As the dust settled at the end of ENEMY – actually, as the dust was kicked square in the audience’s eye at the end of ENEMY – I found myself thinking two things. The first was that this film wouldn’t be for everybody. It’s not that this film has things in it I feel like some audiences “won’t get”. It’s more like I feel that this film is filled with details and techniques that audiences will totally get, and then flat-out hate. I’d never argue that. ENEMY is cold, aloof, and overly introverted…which leads me to point number two. In the deep dark winter we’ve just endured, watching something as quiet and introverted as ENEMY was just what I wanted.
It felt like watching a snow bank melt…seeing all the garbage that had collected in it through the past few months, and finding a curious beauty in the ugliness.
Enemy is one of the few films of 2014 that I find myself reflecting on from time to time. It has really grown on me over the last few months. Similar to Upstream Color, I foresee this film only getting better upon repeat viewings.
Hell of an ending, ain’t it?
My favourite film of the year so far. And that paragraph at the end of you review, my be my favourite review paragraph of the year so far.

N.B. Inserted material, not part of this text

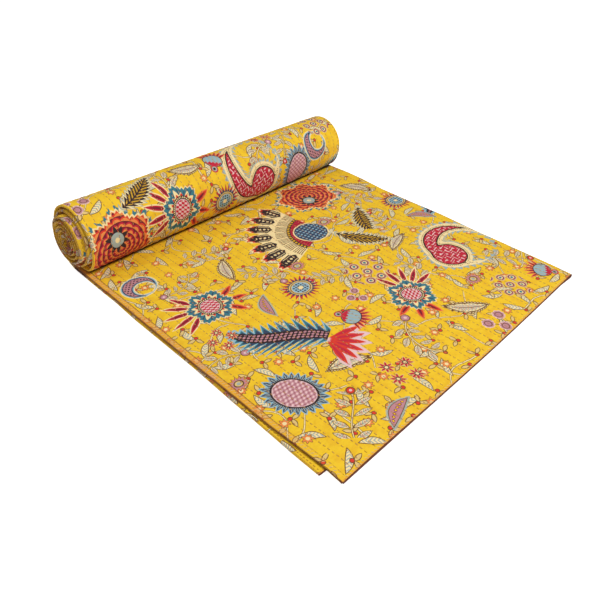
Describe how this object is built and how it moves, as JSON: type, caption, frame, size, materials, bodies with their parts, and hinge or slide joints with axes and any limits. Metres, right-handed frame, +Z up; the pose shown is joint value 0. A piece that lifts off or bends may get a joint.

Thanks man – I kept getting distracted through the film with its portrayal of Toronto and asking myself how it fit within my other favorite portrayals of Toronto (Chloe, Take This Waltz, etc).
When it clicked that this film made Toronto look so ugly, and that I was fascinated by that ugliness, the whole theory clicked into place.
This will definitely be in my Top 10 of 2014. One of the most puzzling, horrifying, all together fascinating films I’ve seen in quite some time, loved it.
“…but one of them knows how to work what he’s been gifted with, while the other one wears it like a suit two sizes two big and his dad’s old shoes.” What a perfect way to describe Adam and Anthony. But really, great analysis throughout your review.
The more I think back on it, the higher up it’s climbing in my regard. I love it when a film can do that – stick in your craw and give you things to mull in the weeks that follow its viewing. Sort of a rarity in this era of franchise films!
Thanks for reading sir – and for the kind words.